- [Challenge] Output all the material that follows, exactly as given.

____________

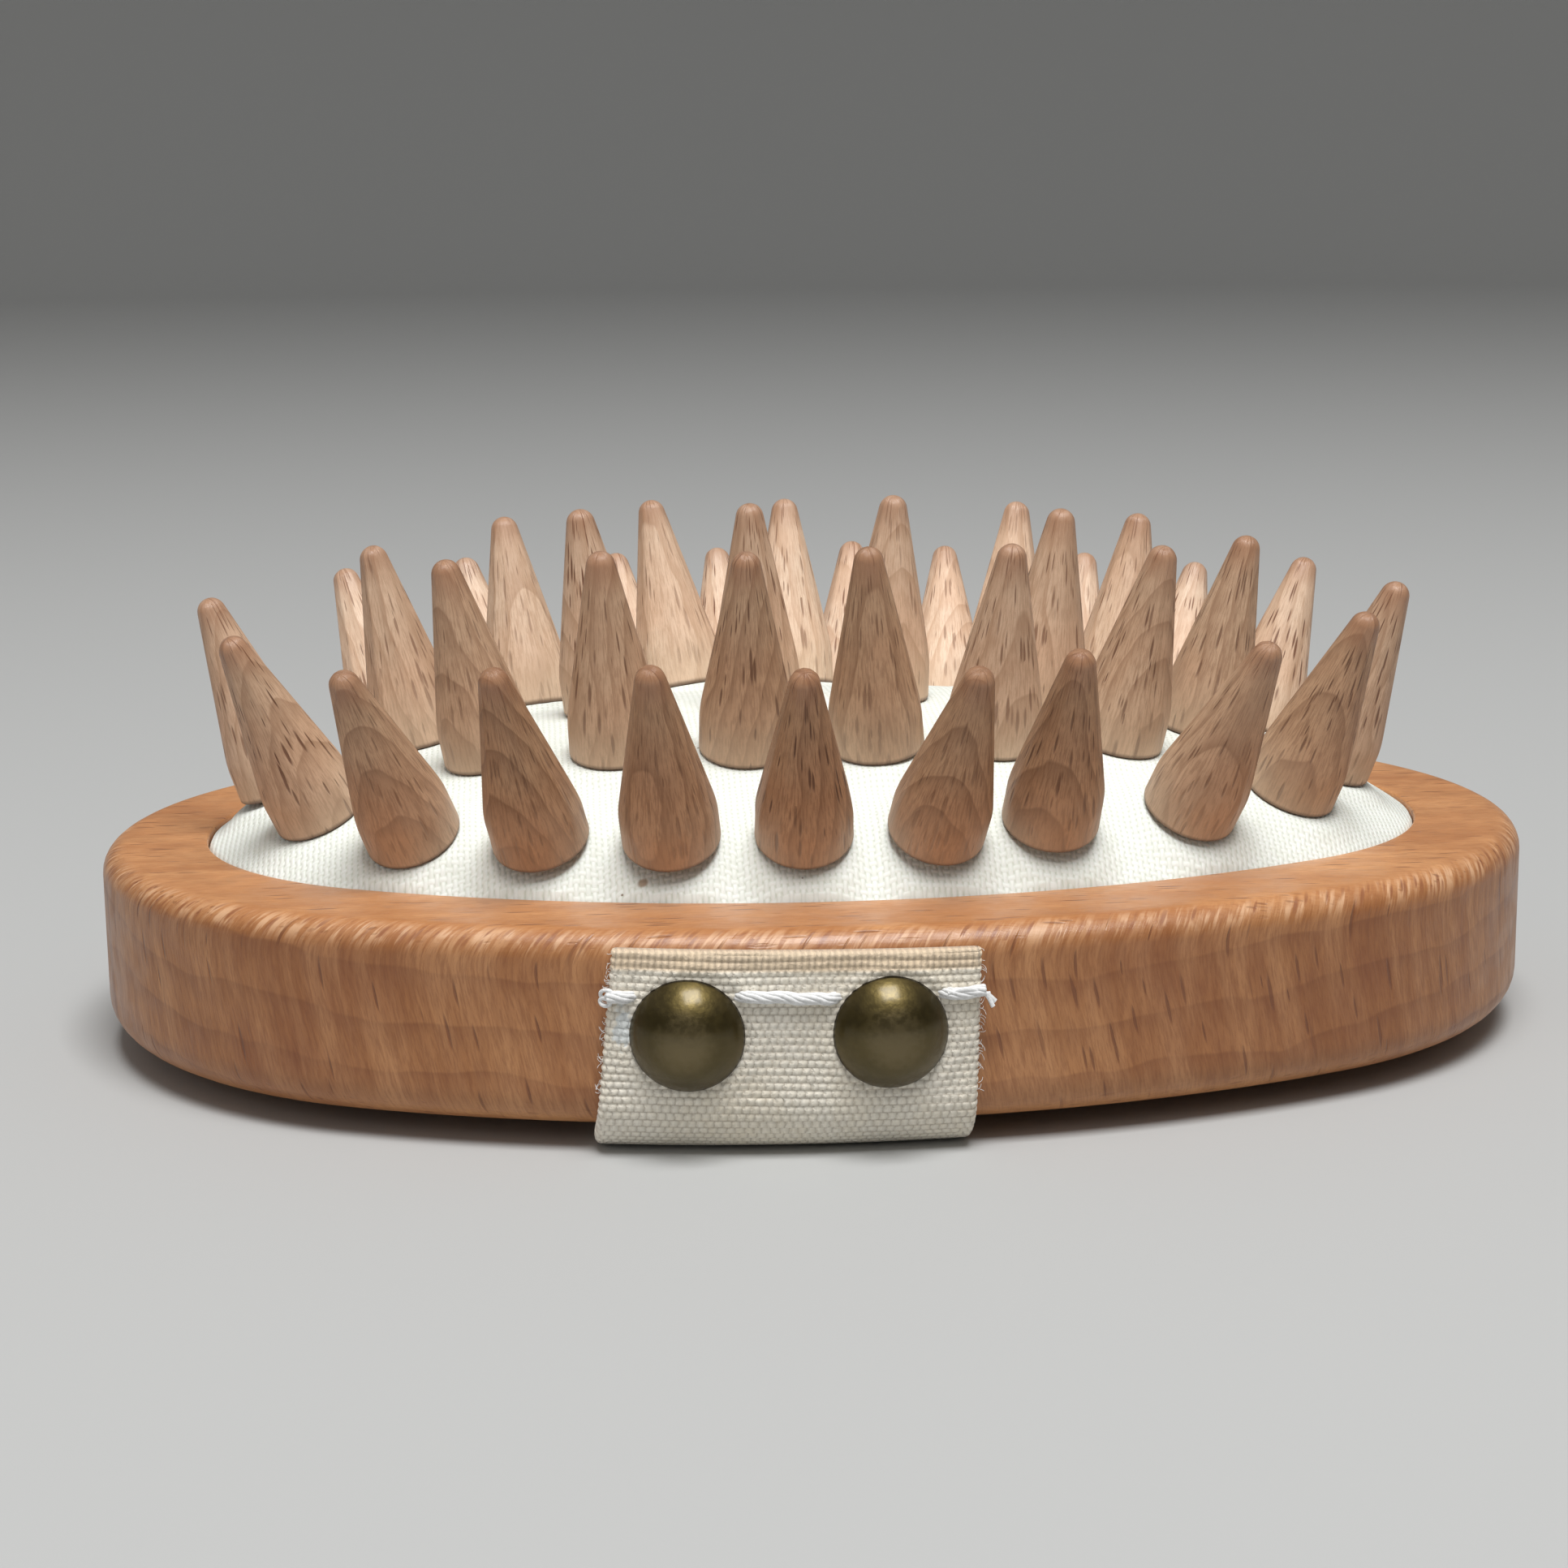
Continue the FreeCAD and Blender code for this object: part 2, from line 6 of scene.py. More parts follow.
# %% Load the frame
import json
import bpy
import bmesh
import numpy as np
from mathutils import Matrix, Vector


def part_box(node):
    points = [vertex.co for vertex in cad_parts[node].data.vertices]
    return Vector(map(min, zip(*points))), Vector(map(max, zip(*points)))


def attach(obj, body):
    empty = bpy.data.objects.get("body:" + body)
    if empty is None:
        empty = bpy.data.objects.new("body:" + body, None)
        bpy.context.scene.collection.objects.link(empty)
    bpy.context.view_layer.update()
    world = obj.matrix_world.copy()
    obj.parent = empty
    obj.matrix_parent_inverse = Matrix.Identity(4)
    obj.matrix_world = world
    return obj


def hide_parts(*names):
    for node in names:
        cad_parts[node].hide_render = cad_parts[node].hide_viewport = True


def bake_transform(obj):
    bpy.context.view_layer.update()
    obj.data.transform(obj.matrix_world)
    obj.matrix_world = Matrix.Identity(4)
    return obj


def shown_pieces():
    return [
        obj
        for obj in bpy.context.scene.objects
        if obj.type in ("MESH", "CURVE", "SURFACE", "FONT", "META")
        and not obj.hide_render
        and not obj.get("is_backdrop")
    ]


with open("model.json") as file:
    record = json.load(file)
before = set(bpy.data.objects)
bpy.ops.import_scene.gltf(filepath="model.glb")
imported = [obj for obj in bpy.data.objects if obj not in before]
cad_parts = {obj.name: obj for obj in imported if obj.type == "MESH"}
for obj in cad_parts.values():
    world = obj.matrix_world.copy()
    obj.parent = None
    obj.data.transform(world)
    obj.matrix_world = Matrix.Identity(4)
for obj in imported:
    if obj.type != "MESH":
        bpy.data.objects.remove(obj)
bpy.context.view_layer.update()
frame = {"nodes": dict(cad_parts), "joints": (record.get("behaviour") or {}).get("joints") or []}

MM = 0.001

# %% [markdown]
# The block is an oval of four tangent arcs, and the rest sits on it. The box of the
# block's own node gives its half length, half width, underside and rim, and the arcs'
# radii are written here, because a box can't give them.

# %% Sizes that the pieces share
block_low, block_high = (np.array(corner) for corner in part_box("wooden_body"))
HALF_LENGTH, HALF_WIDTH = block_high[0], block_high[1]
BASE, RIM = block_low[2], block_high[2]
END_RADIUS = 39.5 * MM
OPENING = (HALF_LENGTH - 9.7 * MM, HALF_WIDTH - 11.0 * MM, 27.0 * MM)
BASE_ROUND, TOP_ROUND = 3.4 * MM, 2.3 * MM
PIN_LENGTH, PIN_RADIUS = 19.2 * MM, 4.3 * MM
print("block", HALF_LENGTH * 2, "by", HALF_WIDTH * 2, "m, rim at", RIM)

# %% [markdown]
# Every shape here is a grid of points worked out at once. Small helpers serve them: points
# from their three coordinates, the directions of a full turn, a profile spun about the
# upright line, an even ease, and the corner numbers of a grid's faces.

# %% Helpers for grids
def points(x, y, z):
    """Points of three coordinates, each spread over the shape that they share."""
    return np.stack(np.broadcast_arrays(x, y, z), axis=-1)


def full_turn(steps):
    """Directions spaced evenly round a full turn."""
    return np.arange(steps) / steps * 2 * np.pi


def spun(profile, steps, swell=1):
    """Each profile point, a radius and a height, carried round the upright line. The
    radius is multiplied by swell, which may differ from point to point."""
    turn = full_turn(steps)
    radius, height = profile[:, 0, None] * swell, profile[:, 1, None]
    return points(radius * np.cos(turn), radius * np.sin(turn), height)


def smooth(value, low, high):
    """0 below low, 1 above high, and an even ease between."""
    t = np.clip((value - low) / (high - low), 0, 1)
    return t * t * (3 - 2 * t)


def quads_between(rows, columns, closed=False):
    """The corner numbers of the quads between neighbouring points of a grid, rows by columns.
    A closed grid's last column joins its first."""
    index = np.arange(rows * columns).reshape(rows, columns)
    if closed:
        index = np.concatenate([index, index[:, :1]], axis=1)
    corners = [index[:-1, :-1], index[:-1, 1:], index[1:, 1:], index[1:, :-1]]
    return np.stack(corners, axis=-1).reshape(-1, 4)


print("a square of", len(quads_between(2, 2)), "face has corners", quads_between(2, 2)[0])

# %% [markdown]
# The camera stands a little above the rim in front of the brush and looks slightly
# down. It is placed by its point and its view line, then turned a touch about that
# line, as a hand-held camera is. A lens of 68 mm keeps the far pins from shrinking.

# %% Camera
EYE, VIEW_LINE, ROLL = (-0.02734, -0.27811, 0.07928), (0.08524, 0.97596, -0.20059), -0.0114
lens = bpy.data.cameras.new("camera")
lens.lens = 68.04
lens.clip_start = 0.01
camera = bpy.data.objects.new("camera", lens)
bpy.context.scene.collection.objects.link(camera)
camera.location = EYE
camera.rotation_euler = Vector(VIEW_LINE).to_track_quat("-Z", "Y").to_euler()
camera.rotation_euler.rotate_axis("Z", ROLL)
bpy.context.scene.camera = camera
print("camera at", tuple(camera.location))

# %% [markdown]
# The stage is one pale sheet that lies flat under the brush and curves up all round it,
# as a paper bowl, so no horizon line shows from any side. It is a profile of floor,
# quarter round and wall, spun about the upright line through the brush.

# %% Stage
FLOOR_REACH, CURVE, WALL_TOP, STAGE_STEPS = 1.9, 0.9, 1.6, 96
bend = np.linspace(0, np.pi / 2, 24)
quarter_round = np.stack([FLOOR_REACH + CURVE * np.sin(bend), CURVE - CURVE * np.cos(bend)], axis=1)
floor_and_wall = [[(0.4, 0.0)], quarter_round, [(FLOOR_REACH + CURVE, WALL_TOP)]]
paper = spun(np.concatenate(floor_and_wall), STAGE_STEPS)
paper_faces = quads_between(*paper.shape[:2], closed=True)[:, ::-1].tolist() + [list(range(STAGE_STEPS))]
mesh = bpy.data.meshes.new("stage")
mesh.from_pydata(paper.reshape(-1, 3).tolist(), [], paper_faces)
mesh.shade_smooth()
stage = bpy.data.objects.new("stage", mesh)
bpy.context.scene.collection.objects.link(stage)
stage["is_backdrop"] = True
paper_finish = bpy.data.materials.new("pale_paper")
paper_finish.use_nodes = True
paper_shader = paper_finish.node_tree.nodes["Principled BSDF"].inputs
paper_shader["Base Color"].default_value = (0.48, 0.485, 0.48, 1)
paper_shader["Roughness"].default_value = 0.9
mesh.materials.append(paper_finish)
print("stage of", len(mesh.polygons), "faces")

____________

- [Result]
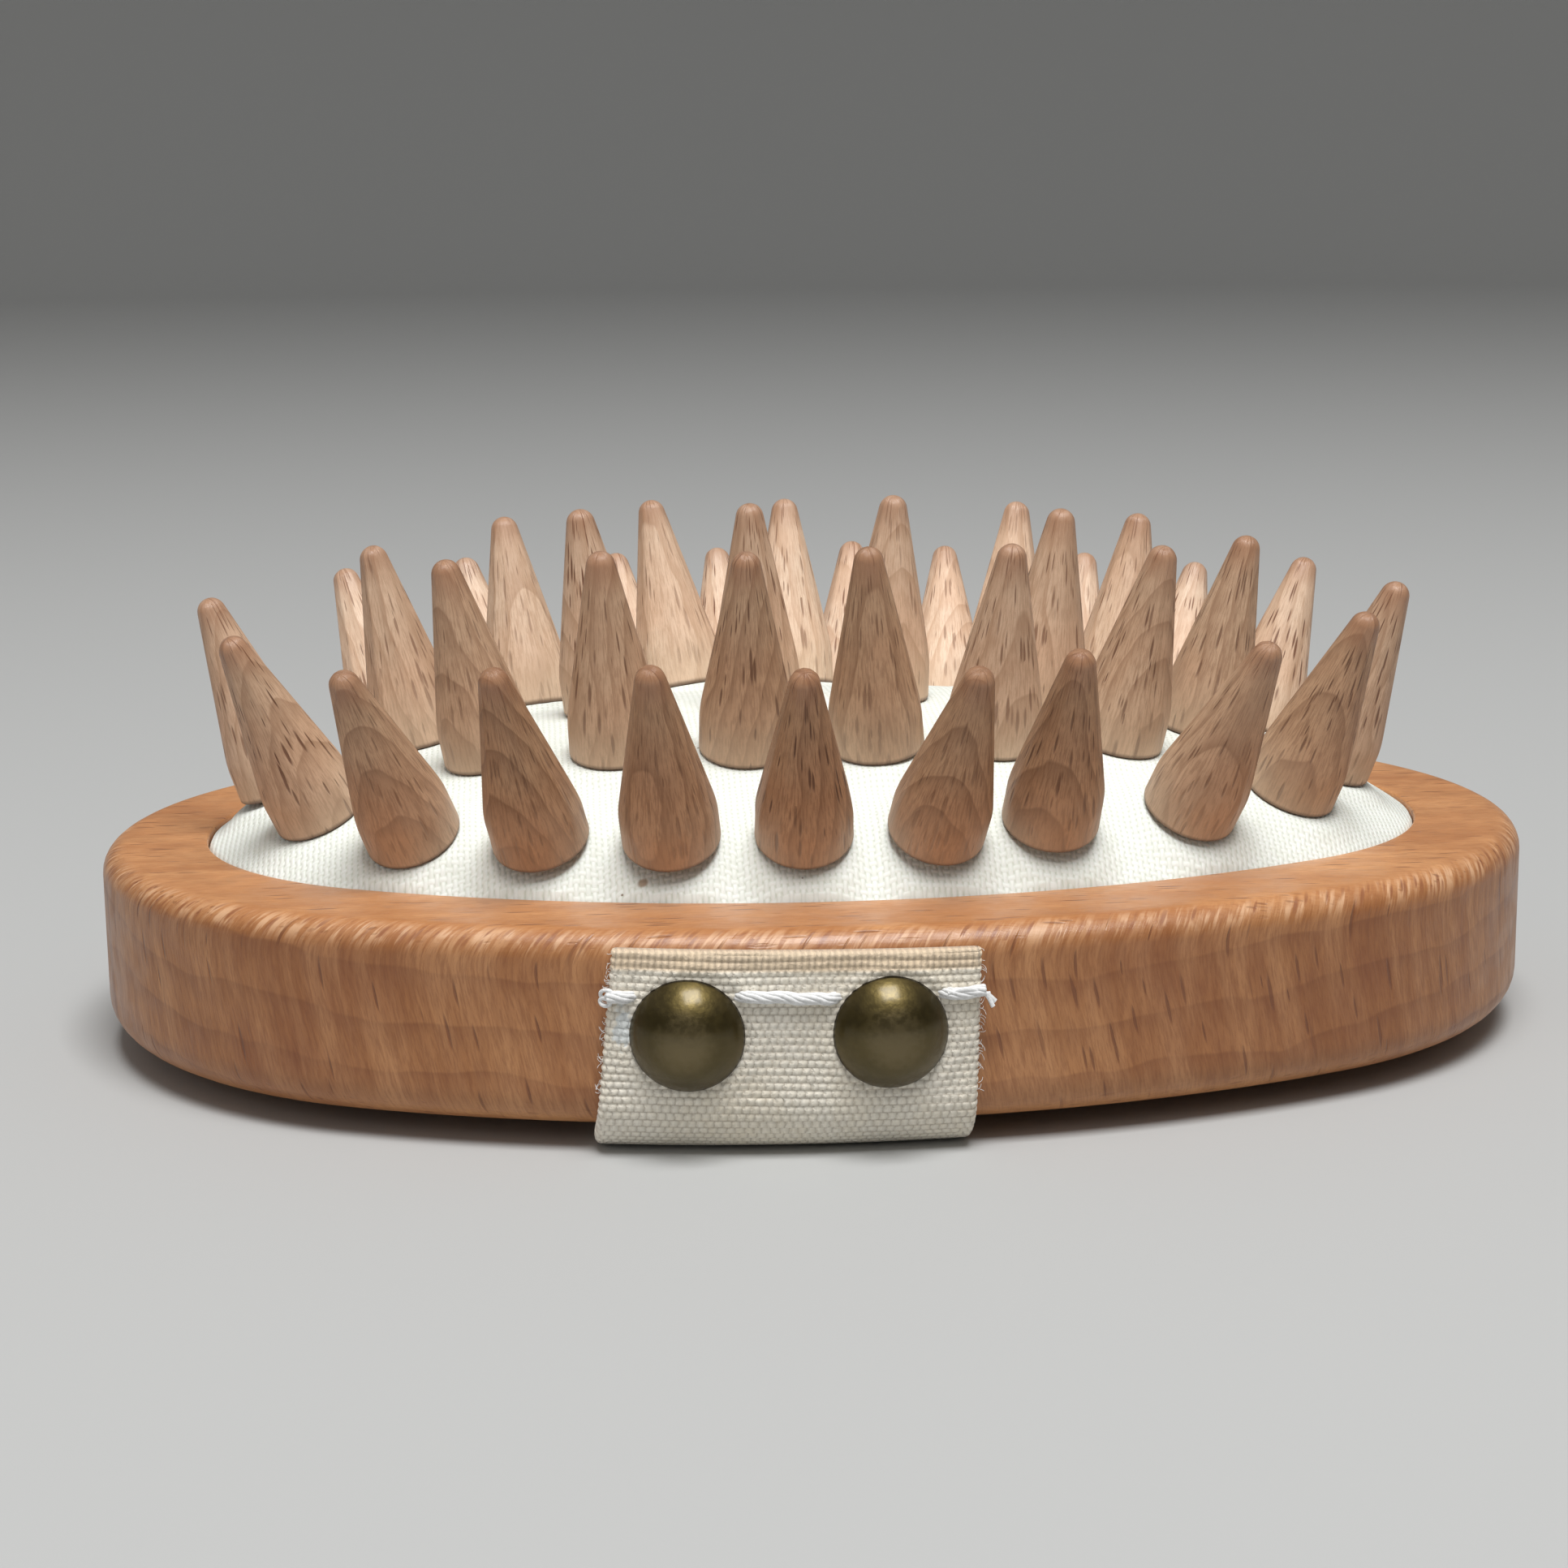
Continue the FreeCAD and Blender code for this object: part 2, from line 6 of scene.py. More parts follow.
# %% Load the frame
import json
import bpy
import bmesh
import numpy as np
from mathutils import Matrix, Vector


def part_box(node):
    points = [vertex.co for vertex in cad_parts[node].data.vertices]
    return Vector(map(min, zip(*points))), Vector(map(max, zip(*points)))


def attach(obj, body):
    empty = bpy.data.objects.get("body:" + body)
    if empty is None:
        empty = bpy.data.objects.new("body:" + body, None)
        bpy.context.scene.collection.objects.link(empty)
    bpy.context.view_layer.update()
    world = obj.matrix_world.copy()
    obj.parent = empty
    obj.matrix_parent_inverse = Matrix.Identity(4)
    obj.matrix_world = world
    return obj


def hide_parts(*names):
    for node in names:
        cad_parts[node].hide_render = cad_parts[node].hide_viewport = True


def bake_transform(obj):
    bpy.context.view_layer.update()
    obj.data.transform(obj.matrix_world)
    obj.matrix_world = Matrix.Identity(4)
    return obj


def shown_pieces():
    return [
        obj
        for obj in bpy.context.scene.objects
        if obj.type in ("MESH", "CURVE", "SURFACE", "FONT", "META")
        and not obj.hide_render
        and not obj.get("is_backdrop")
    ]


with open("model.json") as file:
    record = json.load(file)
before = set(bpy.data.objects)
bpy.ops.import_scene.gltf(filepath="model.glb")
imported = [obj for obj in bpy.data.objects if obj not in before]
cad_parts = {obj.name: obj for obj in imported if obj.type == "MESH"}
for obj in cad_parts.values():
    world = obj.matrix_world.copy()
    obj.parent = None
    obj.data.transform(world)
    obj.matrix_world = Matrix.Identity(4)
for obj in imported:
    if obj.type != "MESH":
        bpy.data.objects.remove(obj)
bpy.context.view_layer.update()
frame = {"nodes": dict(cad_parts), "joints": (record.get("behaviour") or {}).get("joints") or []}

MM = 0.001

# %% [markdown]
# The block is an oval of four tangent arcs, and the rest sits on it. The box of the
# block's own node gives its half length, half width, underside and rim, and the arcs'
# radii are written here, because a box can't give them.

# %% Sizes that the pieces share
block_low, block_high = (np.array(corner) for corner in part_box("wooden_body"))
HALF_LENGTH, HALF_WIDTH = block_high[0], block_high[1]
BASE, RIM = block_low[2], block_high[2]
END_RADIUS = 39.5 * MM
OPENING = (HALF_LENGTH - 9.7 * MM, HALF_WIDTH - 11.0 * MM, 27.0 * MM)
BASE_ROUND, TOP_ROUND = 3.4 * MM, 2.3 * MM
PIN_LENGTH, PIN_RADIUS = 19.2 * MM, 4.3 * MM
print("block", HALF_LENGTH * 2, "by", HALF_WIDTH * 2, "m, rim at", RIM)

# %% [markdown]
# Every shape here is a grid of points worked out at once. Small helpers serve them: points
# from their three coordinates, the directions of a full turn, a profile spun about the
# upright line, an even ease, and the corner numbers of a grid's faces.

# %% Helpers for grids
def points(x, y, z):
    """Points of three coordinates, each spread over the shape that they share."""
    return np.stack(np.broadcast_arrays(x, y, z), axis=-1)


def full_turn(steps):
    """Directions spaced evenly round a full turn."""
    return np.arange(steps) / steps * 2 * np.pi


def spun(profile, steps, swell=1):
    """Each profile point, a radius and a height, carried round the upright line. The
    radius is multiplied by swell, which may differ from point to point."""
    turn = full_turn(steps)
    radius, height = profile[:, 0, None] * swell, profile[:, 1, None]
    return points(radius * np.cos(turn), radius * np.sin(turn), height)


def smooth(value, low, high):
    """0 below low, 1 above high, and an even ease between."""
    t = np.clip((value - low) / (high - low), 0, 1)
    return t * t * (3 - 2 * t)


def quads_between(rows, columns, closed=False):
    """The corner numbers of the quads between neighbouring points of a grid, rows by columns.
    A closed grid's last column joins its first."""
    index = np.arange(rows * columns).reshape(rows, columns)
    if closed:
        index = np.concatenate([index, index[:, :1]], axis=1)
    corners = [index[:-1, :-1], index[:-1, 1:], index[1:, 1:], index[1:, :-1]]
    return np.stack(corners, axis=-1).reshape(-1, 4)


print("a square of", len(quads_between(2, 2)), "face has corners", quads_between(2, 2)[0])

# %% [markdown]
# The camera stands a little above the rim in front of the brush and looks slightly
# down. It is placed by its point and its view line, then turned a touch about that
# line, as a hand-held camera is. A lens of 68 mm keeps the far pins from shrinking.

# %% Camera
EYE, VIEW_LINE, ROLL = (-0.02734, -0.27811, 0.07928), (0.08524, 0.97596, -0.20059), -0.0114
lens = bpy.data.cameras.new("camera")
lens.lens = 68.04
lens.clip_start = 0.01
camera = bpy.data.objects.new("camera", lens)
bpy.context.scene.collection.objects.link(camera)
camera.location = EYE
camera.rotation_euler = Vector(VIEW_LINE).to_track_quat("-Z", "Y").to_euler()
camera.rotation_euler.rotate_axis("Z", ROLL)
bpy.context.scene.camera = camera
print("camera at", tuple(camera.location))

# %% [markdown]
# The stage is one pale sheet that lies flat under the brush and curves up all round it,
# as a paper bowl, so no horizon line shows from any side. It is a profile of floor,
# quarter round and wall, spun about the upright line through the brush.

# %% Stage
FLOOR_REACH, CURVE, WALL_TOP, STAGE_STEPS = 1.9, 0.9, 1.6, 96
bend = np.linspace(0, np.pi / 2, 24)
quarter_round = np.stack([FLOOR_REACH + CURVE * np.sin(bend), CURVE - CURVE * np.cos(bend)], axis=1)
floor_and_wall = [[(0.4, 0.0)], quarter_round, [(FLOOR_REACH + CURVE, WALL_TOP)]]
paper = spun(np.concatenate(floor_and_wall), STAGE_STEPS)
paper_faces = quads_between(*paper.shape[:2], closed=True)[:, ::-1].tolist() + [list(range(STAGE_STEPS))]
mesh = bpy.data.meshes.new("stage")
mesh.from_pydata(paper.reshape(-1, 3).tolist(), [], paper_faces)
mesh.shade_smooth()
stage = bpy.data.objects.new("stage", mesh)
bpy.context.scene.collection.objects.link(stage)
stage["is_backdrop"] = True
paper_finish = bpy.data.materials.new("pale_paper")
paper_finish.use_nodes = True
paper_shader = paper_finish.node_tree.nodes["Principled BSDF"].inputs
paper_shader["Base Color"].default_value = (0.48, 0.485, 0.48, 1)
paper_shader["Roughness"].default_value = 0.9
mesh.materials.append(paper_finish)
print("stage of", len(mesh.polygons), "faces")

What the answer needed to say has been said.